GOP leaders denied Brodkorb’s claim, but it resonated with a majority of voters who sensed the insincerity behind the Republican embrace of the so-called “Marriage Amendment,” and rejected it. The result is the end of the GOP’s short-lived amateur hour, an opportunity which has been bungled away by scandal and an obstinate indifference to the voters’ expectation for cooperation and compromise among elected officials. The GOP convinced Minnesota of its single-minded determination to push through its agenda at all costs. Yes, we believe they were sincere about that. And that’s why they got taken to the wood chipper.

Even Michele Bachmann almost ended up on the pile of defeats.

Bachmann easily brushed aside her earlier challengers, but barely survived in her contest with DFLer Jim Graves, who financed most of his $2 million campaign himself. Bachmann spent 10 times that amount, almost $20 million, which made the 6th District race the mot expensive House race in the country, according to Open Secrets. Even if you allot $8 million of that amount to her abortive presidential campaign, that still leaves the 6th District as probably the third most expensive contest, and means she spent a staggering $67 for each vote she received. She might have done better if she had stood on a corner handing out fresh twenty-dollar bills.

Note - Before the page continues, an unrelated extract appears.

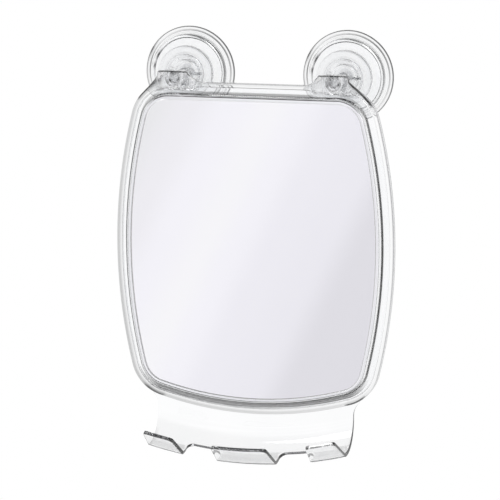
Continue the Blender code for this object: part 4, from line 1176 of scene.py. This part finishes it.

Clearly, the Divine Miss M’s time in the spotlight is in danger of coming to an end. And her close call signals just how fundamentally wing-nut politics have been rejected in Minnesota.

Now, for the first time since the days of Rudy Perpich, the DFL controls state government. They better study the GOP playbook quickly. In order that they don’t repeat it.

If you don’t think that could happen, please dust off a state history book and turn to the chapter called, “1978.”
That was the year of the “Minnesota Massacre,” when arrogant leaders of a political party that had lost touch with the voters were soundly defeated in a clean sweep that cleared the board.

The well-deserving victims in that 1978 repudiation were all Democrats.